Dans le n° 165-décembre 2024  - Paul Christophe, ministre des Solidarités, de l'Autonomie et de l'Égalité entre les femmes et les hommes  17330

« Nous avons besoin de nos 7 500 Ehpad »

Nommé ministre des Solidarités, de l'Autonomie et de l'Égalité entre les femmes et les hommes le 21 septembre dernier, Paul Christophe répond aux questions de Géroscopie. Interview.

Michel Barnier n'a pas dit un mot du Grand âge dans son discours de politique générale. Quelle est votre feuille de route ?

Permettez-moi de vous corriger : le Premier ministre a mis au coeur de son discours la fraternité et l'intergénérationnel. Faire vivre la fraternité par l'attention à toutes les vulnérabilités, dont celles liées à l'avancée en âge, soutenir la cohésion de notre société par celle entre tous les âges, voilà ma feuille de route.
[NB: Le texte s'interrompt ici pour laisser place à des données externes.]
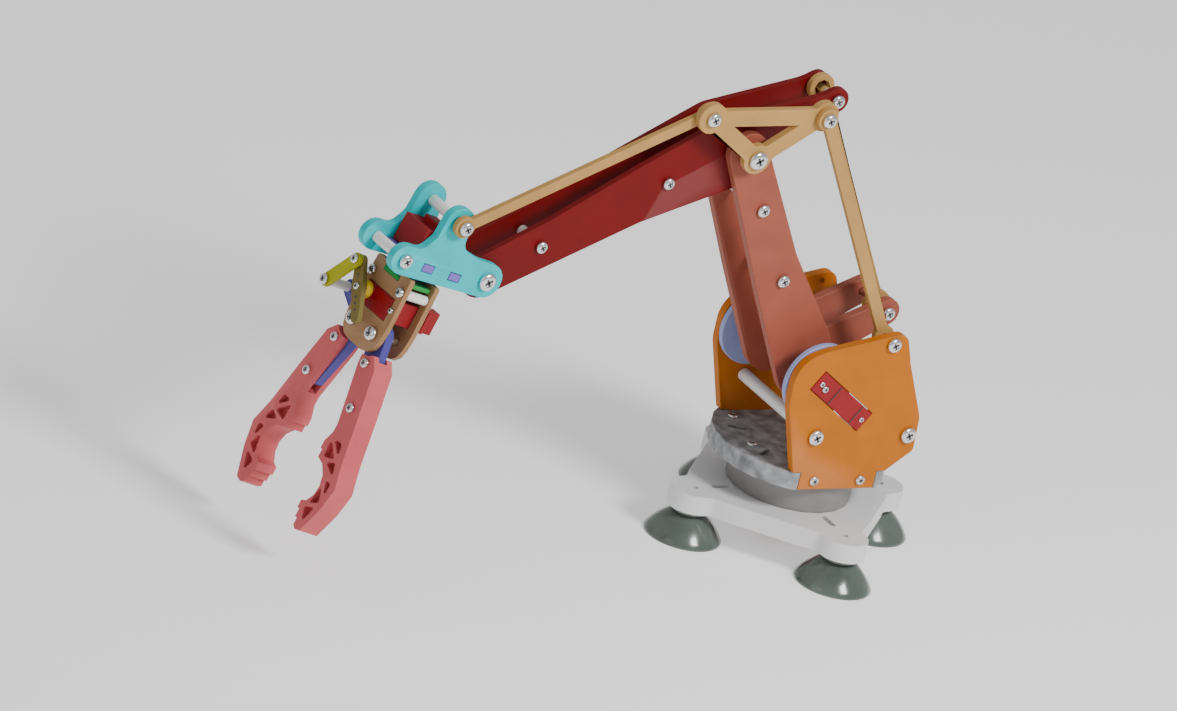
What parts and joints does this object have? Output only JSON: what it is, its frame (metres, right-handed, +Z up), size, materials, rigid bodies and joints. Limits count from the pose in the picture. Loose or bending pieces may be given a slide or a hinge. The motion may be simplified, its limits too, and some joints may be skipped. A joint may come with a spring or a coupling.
{
  "type": "desktop robot arm",
  "caption": "Desktop robot arm on suction cups, with a turntable, parallel-link forearm, level wrist and a two-finger gripper.",
  "frame": {"origin": "middle of the bounding box on the surface that the suction cups stand on", "axes": "+X forwards along the arm, +Z up, +Y to the arm's left"},
  "size_m": [0.4042, 0.1576, 0.2643],
  "materials": {
    "white": "smooth white coat",
    "cup": "glossy dark rubber",
    "collar": "satin grey",
    "disc": "mottled galvanised",
    "orange": "satin",
    "brown": "satin",
    "red": "satin",
    "tan": "satin",
    "cyan": "satin",
    "purple": "satin",
    "servo": "moulded",
    "steel": "polished screw",
    "rod": "off-white",
    "horn": "lilac",
    "olive": "satin",
    "green": "satin",
    "blue": "satin",
    "pink": "satin",
    "sand": "satin"
  },
  "bodies": {
    "base": {"base_plate": "white", "suction_cup_front": "cup", "suction_cup_left": "cup", "suction_cup_rear": "cup", "suction_cup_right": "cup", "pedestal_collar": "collar", "base_servo": "servo"},
    "turntable": {"turntable_disc": "disc", "side_plate_left": "orange", "side_plate_right": "orange", "side_rod_front": "rod", "side_rod_rear": "rod", "shoulder_servo": "servo", "lever_servo": "servo", "rear_link_screw": "steel"},
    "lower_arm": {"lower_arm_plate_left": "brown", "lower_arm_plate_right": "brown", "lower_arm_spacer_upper": "rod", "lower_arm_spacer_lower": "rod", "shoulder_horn": "horn", "elbow_axle": "steel"},
    "bellcrank": {"bellcrank": "tan", "bellcrank_pin_front": "steel", "bellcrank_pin_rear": "steel"},
    "rear_link": {"rear_link": "tan"},
    "forearm_link": {"forearm_link": "tan"},
    "lever": {"lever_plate_near": "brown", "lever_plate_far": "brown", "lever_horn": "horn"},
    "lever_pin": {"lever_pin": "steel"},
    "drive_link": {"drive_link": "tan"},
    "upper_arm": {"upper_arm_plate_left": "red", "upper_arm_plate_right": "red", "upper_arm_spacer_rear": "rod", "upper_arm_spacer_front": "rod", "drive_pin": "steel"},
    "wrist_frame": {"wrist_plate_left": "cyan", "wrist_plate_right": "cyan", "wrist_axle": "steel", "wrist_rod_front": "rod", "wrist_rod_top": "rod", "wrist_cross_plate": "purple", "wrist_servo": "servo"},
    "gripper": {"wrist_horn": "horn", "gripper_plate_front": "sand", "gripper_plate_back": "sand", "gripper_spacer_left": "rod", "gripper_spacer_right": "rod", "gear_pivot_left": "steel", "gear_pivot_right": "steel", "gripper_bracket": "green", "gripper_servo": "servo"},
    "finger_right": {"gear_arm_right": "blue", "finger_right": "pink", "grip_link_pin": "rod"},
    "finger_left": {"gear_arm_left": "blue", "finger_left": "pink"},
    "servo_arm": {"gripper_servo_arm": "olive"},
    "grip_link": {"grip_link": "olive"}
  },
  "joints": [
    {"name": "base_yaw", "type": "hinge", "parent": "base", "child": "turntable", "pos_m": [-0.12325, 0, 0.0445], "axis": [0, 0, 1], "range_deg": [-90, 90]},
    {"name": "shoulder", "type": "hinge", "parent": "turntable", "child": "lower_arm", "pos_m": [-0.10095, 0, 0.1041], "axis": [0, 1, 0], "range_deg": [-20, 30]},
    {"name": "bellcrank_level", "type": "hinge", "parent": "lower_arm", "child": "bellcrank", "pos_m": [-0.02915, 0, 0.231], "axis": [0, 1, 0], "range_deg": [-32, 22]},
    {"name": "elbow", "type": "hinge", "parent": "bellcrank", "child": "upper_arm", "pos_m": [-0.02915, 0, 0.231], "axis": [0, 1, 0], "range_deg": [-20, 20]},
    {"name": "rear_link_swing", "type": "hinge", "parent": "turntable", "child": "rear_link", "pos_m": [-0.13645, 0, 0.1281], "axis": [0, 1, 0], "range_deg": [-22, 32]},
    {"name": "lever_swing", "type": "hinge", "parent": "turntable", "child": "lever", "pos_m": [-0.10095, 0, 0.1041], "axis": [0, 1, 0], "range_deg": [-22, 22]},
    {"name": "lever_pin_level", "type": "hinge", "parent": "lever", "child": "lever_pin", "pos_m": [-0.15237, 0, 0.12985], "axis": [0, 1, 0], "range_deg": [-22, 22]},
    {"name": "drive_link_swing", "type": "hinge", "parent": "lever_pin", "child": "drive_link", "pos_m": [-0.15237, 0, 0.12985], "axis": [0, 1, 0], "range_deg": [-22, 32]},
    {"name": "forearm_link_swing", "type": "hinge", "parent": "bellcrank", "child": "forearm_link", "pos_m": [0.00565, 0, 0.2553], "axis": [0, 1, 0], "range_deg": [-24, 24]},
    {"name": "wrist_level", "type": "hinge", "parent": "upper_arm", "child": "wrist_frame", "pos_m": [0.11436, 0, 0.15913], "axis": [0, 1, 0], "range_deg": [-20, 20]},
    {"name": "wrist_roll", "type": "hinge", "parent": "wrist_frame", "child": "gripper", "pos_m": [0.15166, 0, 0.15767], "axis": [-0.284, 0, 0.9588], "range_deg": [-70, 70]},
    {"name": "grip", "type": "hinge", "parent": "gripper", "child": "finger_right", "pos_m": [0.17171, -0.0093, 0.12606], "axis": [0.9588, 0, 0.284], "range_deg": [-8, 12]},
    {"name": "grip_mirror", "type": "hinge", "parent": "gripper", "child": "finger_left", "pos_m": [0.17171, 0.0093, 0.12606], "axis": [0.9588, 0, 0.284], "range_deg": [-13, 9]},
    {"name": "servo_arm_swing", "type": "hinge", "parent": "gripper", "child": "servo_arm", "pos_m": [0.16683, -0.0075, 0.14255], "axis": [0.9588, 0, 0.284], "range_deg": [-15, 21]},
    {"name": "grip_link_swing", "type": "hinge", "parent": "servo_arm", "child": "grip_link", "pos_m": [0.16353, -0.0152, 0.15368], "axis": [0.9588, 0, 0.284], "range_deg": [-15, 11]}
  ],
  "couplings": [
    {"joint": "bellcrank_level", "follows": "shoulder", "ratio": -1},
    {"joint": "rear_link_swing", "follows": "shoulder", "ratio": 1},
    {"joint": "drive_link_swing", "follows": "shoulder", "ratio": 1},
    {"joint": "lever_swing", "follows": "elbow", "ratio": 1},
    {"joint": "lever_pin_level", "follows": "elbow", "ratio": -1},
    {"joint": "forearm_link_swing", "follows": "elbow", "ratio": 1.0913},
    {"joint": "wrist_level", "follows": "elbow", "ratio": -0.8755},
    {"joint": "grip_mirror", "follows": "grip", "ratio": -1},
    {"joint": "servo_arm_swing", "follows": "grip", "ratio": 1.64},
    {"joint": "grip_link_swing", "follows": "grip", "ratio": -1.14}
  ]
}
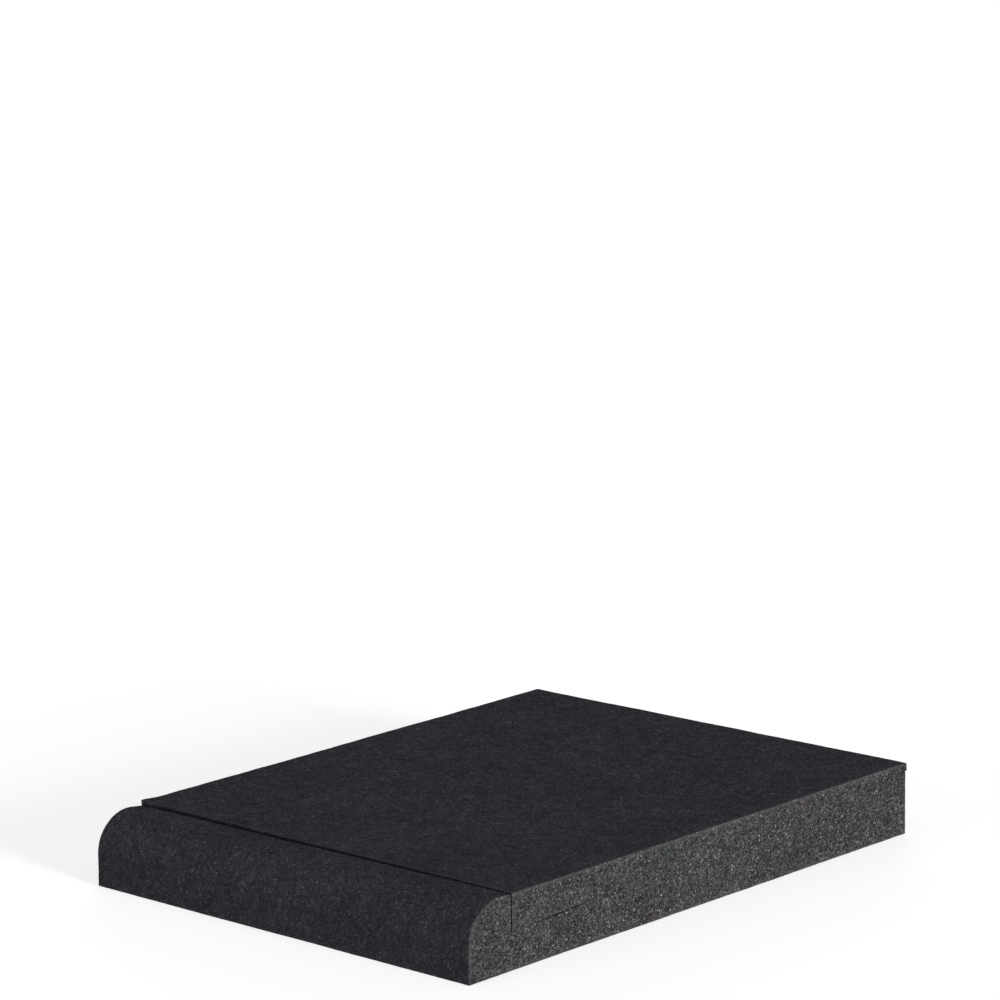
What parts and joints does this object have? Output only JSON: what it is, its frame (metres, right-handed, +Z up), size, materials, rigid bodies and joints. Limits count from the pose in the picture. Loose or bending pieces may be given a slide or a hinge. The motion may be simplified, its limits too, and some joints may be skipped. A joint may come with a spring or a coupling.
{
  "type": "speaker isolation pad",
  "caption": "Rectangular charcoal foam isolation pad: a base block with a rounded front lip and a sloping seat, and a loose foam wedge that levels its top.",
  "frame": {"origin": "middle of the underside of the pad with its wedge in place", "axes": "+Z up from the surface the pad lies on, +Y from the front lip to the rear, +X to the right seen from the front"},
  "size_m": [0.3, 0.3714, 0.043],
  "materials": {
    "charcoal_foam": "matte open-cell foam"
  },
  "bodies": {
    "root": {"base_pad": "charcoal_foam", "wedge_insert": "charcoal_foam"}
  },
  "joints": []
}
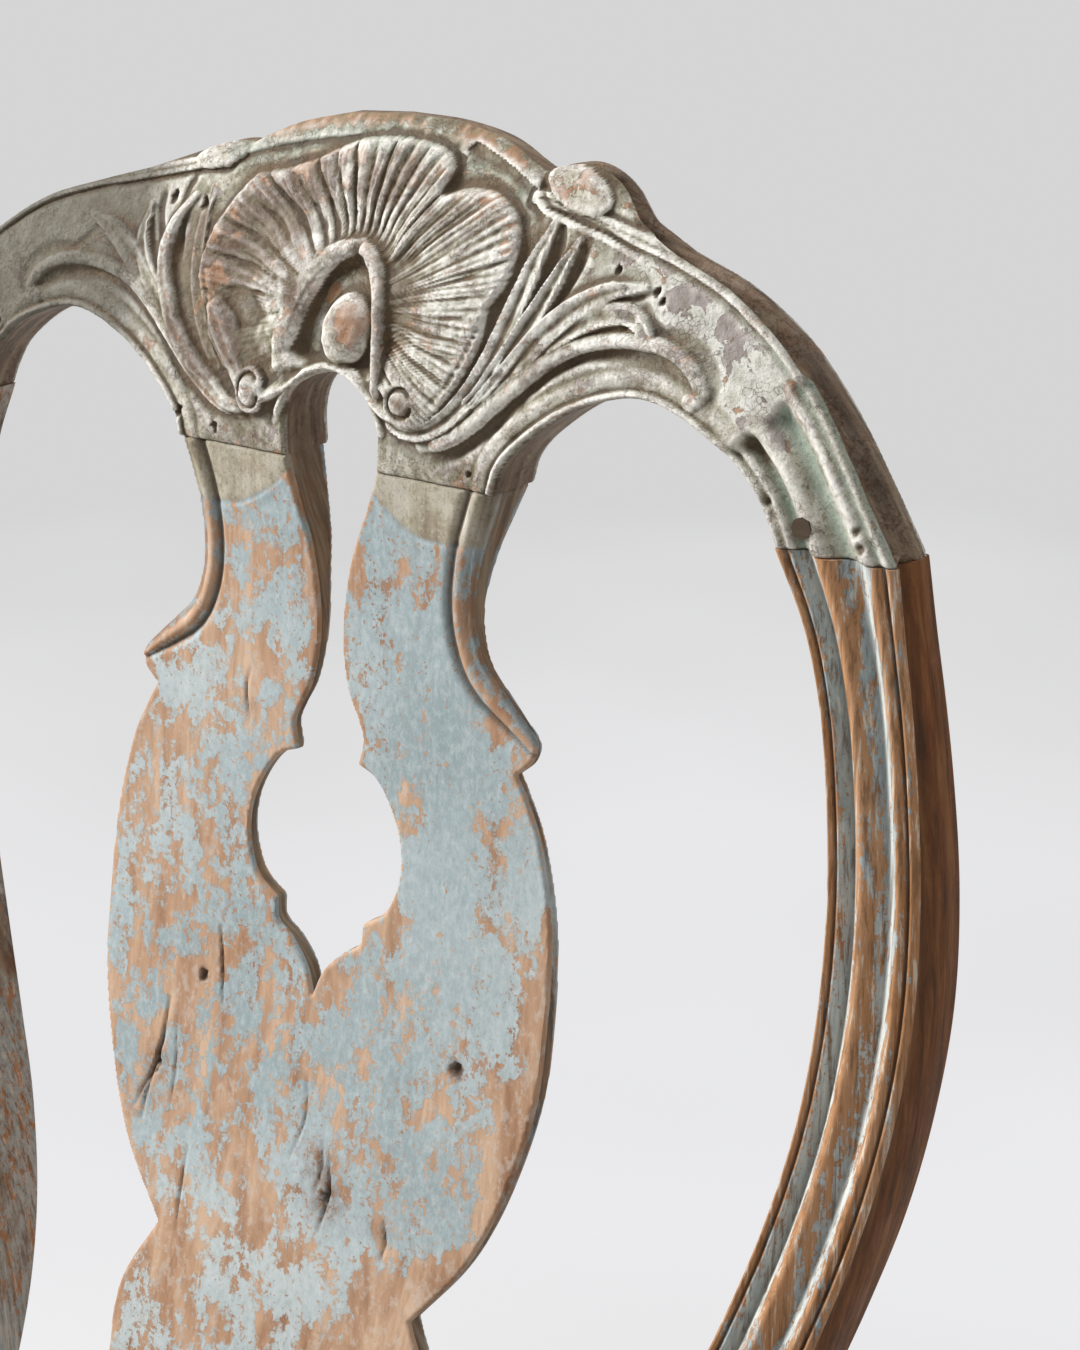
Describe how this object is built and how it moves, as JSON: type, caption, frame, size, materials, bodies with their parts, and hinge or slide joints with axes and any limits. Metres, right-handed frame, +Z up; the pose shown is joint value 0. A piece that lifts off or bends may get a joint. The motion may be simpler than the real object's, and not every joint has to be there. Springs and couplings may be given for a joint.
{
  "type": "dining chair",
  "caption": "Painted wooden dining chair with a carved shell crest, pierced vase splat, moulded curved stiles, cabriole front legs and a loose upholstered seat.",
  "frame": {"origin": "on the floor, under the middle of the chair's outer box", "axes": "+Z up, +Y towards the back, +X to the right of someone who faces the front"},
  "size_m": [0.538, 0.5426, 0.984],
  "materials": {
    "crest_paint": "thick cream and grey-green oil paint, crazed and flaking, dark wax in the carving",
    "blue_grey_paint": "pale blue-grey paint scraped back to bare orange pine",
    "peg_wood": "dark end grain",
    "bare_pine": "bare aged pine",
    "webbing": "woven jute",
    "canvas": "coarse hessian",
    "horsehair": "matted curled hair",
    "linen": "undyed woven linen",
    "tack_iron": "blued iron"
  },
  "bodies": {
    "chair": {"crest_pegs": "peg_wood", "crest_rail": "crest_paint", "cross_stretcher": "blue_grey_paint", "front_seat_rail": "blue_grey_paint", "left_front_corner_block": "bare_pine", "left_front_knee_bracket": "blue_grey_paint", "left_front_leg": "blue_grey_paint", "left_rear_corner_block": "bare_pine", "left_rear_post": "blue_grey_paint", "left_seat_rail": "blue_grey_paint", "left_side_knee_bracket": "blue_grey_paint", "left_side_stretcher": "blue_grey_paint", "rail_pegs": "peg_wood", "rear_seat_rail": "blue_grey_paint", "right_front_corner_block": "bare_pine", "right_front_knee_bracket": "blue_grey_paint", "right_front_leg": "blue_grey_paint", "right_rear_corner_block": "bare_pine", "right_rear_post": "blue_grey_paint", "right_seat_rail": "blue_grey_paint", "right_side_knee_bracket": "blue_grey_paint", "right_side_stretcher": "blue_grey_paint", "splat": "blue_grey_paint", "splat_shoe": "blue_grey_paint"},
    "seat": {"seat_frame_front": "bare_pine", "seat_frame_rear": "bare_pine", "seat_frame_left": "bare_pine", "seat_frame_right": "bare_pine", "seat_webbing": "webbing", "seat_canvas": "canvas", "seat_stuffing": "horsehair", "seat_cover": "linen", "seat_tacks": "tack_iron"}
  },
  "joints": [
    {"name": "seat_lift", "type": "slide", "parent": "chair", "child": "seat", "axis": [0, 0, 1], "range_m": [0, 0.12]}
  ]
}
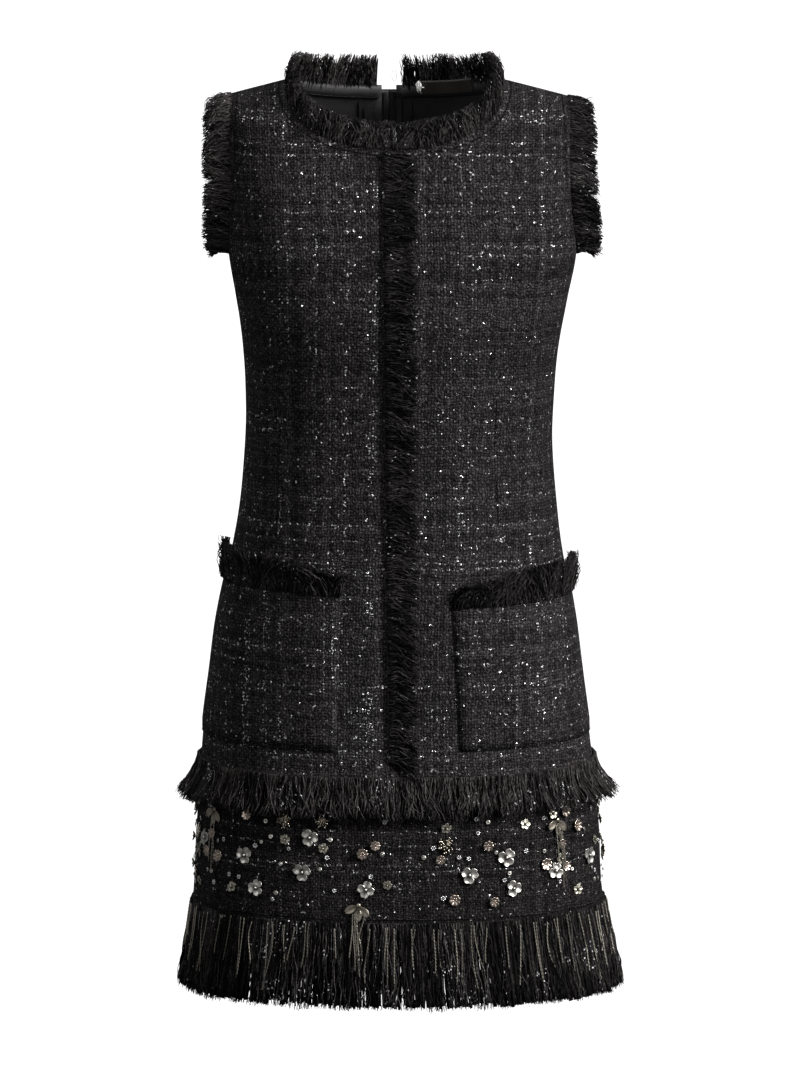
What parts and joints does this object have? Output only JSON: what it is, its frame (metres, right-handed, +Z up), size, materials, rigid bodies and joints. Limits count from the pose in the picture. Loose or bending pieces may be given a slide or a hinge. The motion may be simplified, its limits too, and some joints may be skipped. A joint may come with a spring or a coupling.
{
  "type": "a-line dress",
  "caption": "Sleeveless A-line mini dress of black bouclé tweed with fringed neck, armholes, placket, patch pockets, hip seam and hem, and a band of metal flowers.",
  "frame": {"origin": "at the height of the two neck points, where the shoulder seams meet the neck, in the middle of the dress", "axes": "+Z up, the front faces -Y, +X to the right as seen from the front"},
  "size_m": [0.4233, 0.2743, 0.8938],
  "materials": {
    "tweed": "loose basket-weave bouclé with a fine metallic window check",
    "fringe_yarn": "soft unravelled yarn",
    "lining": "smooth woven lining with a low sheen",
    "zip_tape": "woven tape",
    "label_ribbon": "blank satin ribbon",
    "zip_metal": "satin",
    "pewter": "antiqued, pewter coloured"
  },
  "bodies": {
    "dress": {"front_left": "tweed", "front_right": "tweed", "back_left": "tweed", "back_right": "tweed", "band_front": "tweed", "band_back": "tweed", "pocket_left": "tweed", "pocket_right": "tweed", "pocket_fringe_left": "fringe_yarn", "pocket_fringe_right": "fringe_yarn", "neck_fringe_front": "fringe_yarn", "neck_fringe_back_left": "fringe_yarn", "neck_fringe_back_right": "fringe_yarn", "armhole_fringe_left": "fringe_yarn", "armhole_fringe_right": "fringe_yarn", "placket_fringe": "fringe_yarn", "hip_fringe_front": "fringe_yarn", "hip_fringe_back": "fringe_yarn", "hem_fringe_front": "fringe_yarn", "hem_fringe_back": "fringe_yarn", "lining_back_left": "lining", "lining_back_right": "lining", "zip_tape_left": "zip_tape", "zip_tape_right": "zip_tape", "zip_slider": "zip_metal", "neck_label": "label_ribbon", "flower_1": "pewter", "flower_2": "pewter", "flower_3": "pewter", "flower_4": "pewter", "flower_5": "pewter", "flower_6": "pewter", "flower_7": "pewter", "flower_8": "pewter", "flower_9": "pewter", "flower_10": "pewter", "flower_11": "pewter", "flower_12": "pewter", "flower_13": "pewter", "flower_14": "pewter", "flower_15": "pewter", "flower_16": "pewter", "flower_17": "pewter", "flower_18": "pewter", "flower_19": "pewter", "leaf_spray_1": "pewter", "leaf_spray_2": "pewter", "leaf_spray_3": "pewter", "leaf_spray_4": "pewter", "leaf_spray_5": "pewter"},
    "zip_pull": {"zip_pull": "zip_metal"}
  },
  "joints": [
    {"name": "zip_pull_swing", "type": "hinge", "parent": "dress", "child": "zip_pull", "pos_m": [-0.00962, 0.0841, -0.02834], "axis": [1, 0, 0], "range_deg": [0, 165]}
  ]
}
Nous devons continuer à nous préparer dès maintenant au défi de la prise en charge d'un nombre croissant de personnes de plus de 85 ans susceptibles d'avoir besoin d'un soutien à leur autonomie. Et ce sera davantage le cas à partir de 2030.

Mon objectif est de permettre à chacun de nos concitoyens âgés de continuer à vivre bien, conformément à leurs besoins et à leurs envies. À cette fin, Je souhaite agir selon deux temporalités :

D'abord, parce que c'est l'urgence, répondre aux difficultés financières des Ehpad, qui sont pour moi une préoccupation majeure, tout en tenant compte de l'impératif de retour progressif à l'équilibre de nos comptes sociaux et d'efficience de nos moyens publics. Je viens ainsi d'autoriser la réorientation d'une enveloppe de fin de gestion de la branche Autonomie de 100 millions d'euros vers les Ehpad en difficulté, en plus des crédits déjà alloués. Cette enveloppe n'est pas un énième fonds d'urgence. Son emploi sera strictement conditionné à des engagements de retour à l'équilibre et de transformation que je souhaite appuyer par la mobilisation de l'ensemble des leviers désormais disponibles pour renforcer l'efficience : rechercher des mutualisations entre établissements, oeuvrer à l'amélioration de la qualité de vie au travail des personnels, mettre en place les tarifs différenciés...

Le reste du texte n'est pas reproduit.